Question: Will the key employees who hold small amounts of stock be subject to the noncompete agreement?

This is an issue that usually warrants a lot of attention by both Buyer and Seller. Special provisions generally will need to be made for key employees who are not receiving a substantial amount of the proceeds from the sale. These employees will need to make a living if they do not continue in the employ of Buyer or will need to receive severance payments or have some other arrangement that will not put them in a worse position after the sale than they were in before the sale.

Question: If I buy all the company’s stock (instead of purchasing assets), can I hold each of the selling shareholders 100% liable for any future claims?

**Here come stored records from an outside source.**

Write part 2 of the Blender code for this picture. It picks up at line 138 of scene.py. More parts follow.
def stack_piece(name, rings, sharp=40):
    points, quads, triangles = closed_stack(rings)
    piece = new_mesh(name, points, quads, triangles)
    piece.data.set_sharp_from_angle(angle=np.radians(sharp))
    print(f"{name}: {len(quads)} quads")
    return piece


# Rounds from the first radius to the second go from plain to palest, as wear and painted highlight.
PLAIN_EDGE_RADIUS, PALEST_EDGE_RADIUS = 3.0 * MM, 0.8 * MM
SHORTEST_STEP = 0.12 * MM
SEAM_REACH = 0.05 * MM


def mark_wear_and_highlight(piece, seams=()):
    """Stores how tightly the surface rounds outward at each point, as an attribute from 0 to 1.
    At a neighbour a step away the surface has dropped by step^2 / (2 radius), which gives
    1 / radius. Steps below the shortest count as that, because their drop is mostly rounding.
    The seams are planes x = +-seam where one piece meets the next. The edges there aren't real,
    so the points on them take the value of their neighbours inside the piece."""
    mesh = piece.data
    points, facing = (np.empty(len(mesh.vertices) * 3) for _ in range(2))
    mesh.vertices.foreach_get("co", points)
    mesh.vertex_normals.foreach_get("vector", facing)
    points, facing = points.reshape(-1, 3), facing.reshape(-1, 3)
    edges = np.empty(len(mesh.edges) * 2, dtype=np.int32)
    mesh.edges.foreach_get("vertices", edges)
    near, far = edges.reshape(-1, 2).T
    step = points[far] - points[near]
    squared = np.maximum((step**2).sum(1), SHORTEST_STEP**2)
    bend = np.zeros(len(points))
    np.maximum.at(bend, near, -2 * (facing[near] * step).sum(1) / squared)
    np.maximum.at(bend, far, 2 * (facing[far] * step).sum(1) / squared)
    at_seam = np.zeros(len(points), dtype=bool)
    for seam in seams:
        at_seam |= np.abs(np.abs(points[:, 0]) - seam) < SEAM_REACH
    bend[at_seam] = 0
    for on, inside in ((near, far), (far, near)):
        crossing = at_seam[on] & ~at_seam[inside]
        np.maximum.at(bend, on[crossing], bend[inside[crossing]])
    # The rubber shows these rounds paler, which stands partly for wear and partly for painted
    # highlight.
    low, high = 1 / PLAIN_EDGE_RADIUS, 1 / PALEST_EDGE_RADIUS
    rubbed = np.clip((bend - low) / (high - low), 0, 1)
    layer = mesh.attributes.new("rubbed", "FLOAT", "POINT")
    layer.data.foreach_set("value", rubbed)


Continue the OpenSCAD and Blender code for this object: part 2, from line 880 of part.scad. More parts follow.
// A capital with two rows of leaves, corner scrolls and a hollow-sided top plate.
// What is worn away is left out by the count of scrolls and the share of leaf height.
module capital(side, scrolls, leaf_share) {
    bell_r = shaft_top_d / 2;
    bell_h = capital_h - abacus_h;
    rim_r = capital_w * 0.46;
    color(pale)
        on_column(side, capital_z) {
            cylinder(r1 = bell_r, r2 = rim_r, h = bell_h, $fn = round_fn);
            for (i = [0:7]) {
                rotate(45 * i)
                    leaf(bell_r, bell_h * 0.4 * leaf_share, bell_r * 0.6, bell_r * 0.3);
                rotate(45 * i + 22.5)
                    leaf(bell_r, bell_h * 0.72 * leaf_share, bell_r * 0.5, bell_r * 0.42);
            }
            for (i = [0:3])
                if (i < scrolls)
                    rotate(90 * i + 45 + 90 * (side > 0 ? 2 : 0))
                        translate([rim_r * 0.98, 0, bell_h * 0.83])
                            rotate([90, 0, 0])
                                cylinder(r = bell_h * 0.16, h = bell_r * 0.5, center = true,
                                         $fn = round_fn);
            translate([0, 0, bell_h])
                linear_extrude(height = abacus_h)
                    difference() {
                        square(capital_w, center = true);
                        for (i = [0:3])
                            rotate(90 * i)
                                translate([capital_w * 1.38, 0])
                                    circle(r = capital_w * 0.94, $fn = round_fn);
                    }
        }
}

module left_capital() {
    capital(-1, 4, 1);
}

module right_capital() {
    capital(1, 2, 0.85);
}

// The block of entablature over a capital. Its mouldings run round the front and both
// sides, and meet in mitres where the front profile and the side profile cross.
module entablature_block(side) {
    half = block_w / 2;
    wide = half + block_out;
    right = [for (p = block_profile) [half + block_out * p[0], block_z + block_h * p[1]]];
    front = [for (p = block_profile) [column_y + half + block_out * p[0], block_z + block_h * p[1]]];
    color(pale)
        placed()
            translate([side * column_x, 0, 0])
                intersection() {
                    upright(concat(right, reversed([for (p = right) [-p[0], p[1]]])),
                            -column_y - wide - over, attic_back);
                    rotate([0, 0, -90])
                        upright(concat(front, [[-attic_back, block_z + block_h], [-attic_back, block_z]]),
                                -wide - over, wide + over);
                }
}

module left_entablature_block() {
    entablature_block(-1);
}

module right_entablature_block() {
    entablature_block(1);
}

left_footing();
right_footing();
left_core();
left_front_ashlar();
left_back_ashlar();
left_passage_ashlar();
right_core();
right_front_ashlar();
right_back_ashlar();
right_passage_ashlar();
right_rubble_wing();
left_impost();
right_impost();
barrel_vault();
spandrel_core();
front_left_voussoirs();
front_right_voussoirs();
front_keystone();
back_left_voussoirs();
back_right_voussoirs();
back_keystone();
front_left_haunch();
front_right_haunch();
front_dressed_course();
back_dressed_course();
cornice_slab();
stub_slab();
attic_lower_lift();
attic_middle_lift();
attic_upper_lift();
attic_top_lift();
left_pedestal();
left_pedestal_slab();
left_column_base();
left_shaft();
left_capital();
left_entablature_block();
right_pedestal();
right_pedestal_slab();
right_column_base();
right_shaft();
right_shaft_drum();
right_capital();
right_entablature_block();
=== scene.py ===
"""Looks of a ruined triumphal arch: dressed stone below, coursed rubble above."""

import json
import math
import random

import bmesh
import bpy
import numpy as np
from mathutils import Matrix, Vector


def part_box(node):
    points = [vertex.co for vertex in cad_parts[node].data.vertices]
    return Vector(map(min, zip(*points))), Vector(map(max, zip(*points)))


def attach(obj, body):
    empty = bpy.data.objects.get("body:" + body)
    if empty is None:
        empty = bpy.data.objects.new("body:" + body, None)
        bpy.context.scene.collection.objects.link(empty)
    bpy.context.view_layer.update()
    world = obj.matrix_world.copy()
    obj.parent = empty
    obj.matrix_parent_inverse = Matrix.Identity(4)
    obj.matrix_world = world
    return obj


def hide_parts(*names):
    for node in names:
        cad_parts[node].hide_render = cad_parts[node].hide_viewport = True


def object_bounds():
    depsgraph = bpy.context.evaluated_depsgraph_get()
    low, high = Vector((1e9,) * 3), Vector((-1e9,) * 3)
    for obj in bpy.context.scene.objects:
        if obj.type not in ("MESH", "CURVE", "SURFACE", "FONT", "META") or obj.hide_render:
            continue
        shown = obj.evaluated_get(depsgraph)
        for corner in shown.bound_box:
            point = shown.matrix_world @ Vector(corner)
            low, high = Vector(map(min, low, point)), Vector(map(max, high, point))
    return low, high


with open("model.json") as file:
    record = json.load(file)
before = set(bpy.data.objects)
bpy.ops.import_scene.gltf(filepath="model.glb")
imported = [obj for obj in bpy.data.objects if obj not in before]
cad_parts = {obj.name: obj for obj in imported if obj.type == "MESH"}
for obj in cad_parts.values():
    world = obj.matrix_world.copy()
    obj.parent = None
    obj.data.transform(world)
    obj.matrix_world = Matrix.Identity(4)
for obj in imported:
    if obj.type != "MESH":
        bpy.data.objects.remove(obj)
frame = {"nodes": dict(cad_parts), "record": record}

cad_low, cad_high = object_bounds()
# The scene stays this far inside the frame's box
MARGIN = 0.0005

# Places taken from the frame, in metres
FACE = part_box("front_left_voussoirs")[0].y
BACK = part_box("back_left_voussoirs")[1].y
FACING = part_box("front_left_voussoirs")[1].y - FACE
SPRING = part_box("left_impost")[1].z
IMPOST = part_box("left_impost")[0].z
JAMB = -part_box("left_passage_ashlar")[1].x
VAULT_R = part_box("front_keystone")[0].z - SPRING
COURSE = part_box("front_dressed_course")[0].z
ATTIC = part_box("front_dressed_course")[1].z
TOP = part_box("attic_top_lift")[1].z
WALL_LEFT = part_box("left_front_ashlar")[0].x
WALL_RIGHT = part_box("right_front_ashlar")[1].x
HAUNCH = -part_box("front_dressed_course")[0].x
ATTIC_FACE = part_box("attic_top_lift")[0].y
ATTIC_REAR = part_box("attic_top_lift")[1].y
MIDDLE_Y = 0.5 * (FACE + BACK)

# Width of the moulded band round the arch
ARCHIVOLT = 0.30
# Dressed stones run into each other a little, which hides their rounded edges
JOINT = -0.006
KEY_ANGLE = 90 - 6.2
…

Generally, a Buyer will want to have each of the shareholders be "jointly" and "severally" liable for any claims that the Buyer may have following the purchase. Selling shareholders, on the other hand, will not want to be liable for any greater amount than the proceeds actually received by them in the sale. As a matter of common law, if one shareholder is sued for the entire amount of the claim, that shareholder will have a right of claim against the other shareholders for their prorata contribution. In the case of smaller minority shareholders, Sellers will generally argue for "several" liability where each of the minority shareholders is only liable based on his percentage ownership. The largest shareholders will usually have joint and several liability where each of them can be sued by the Buyer for the full amount of the claim.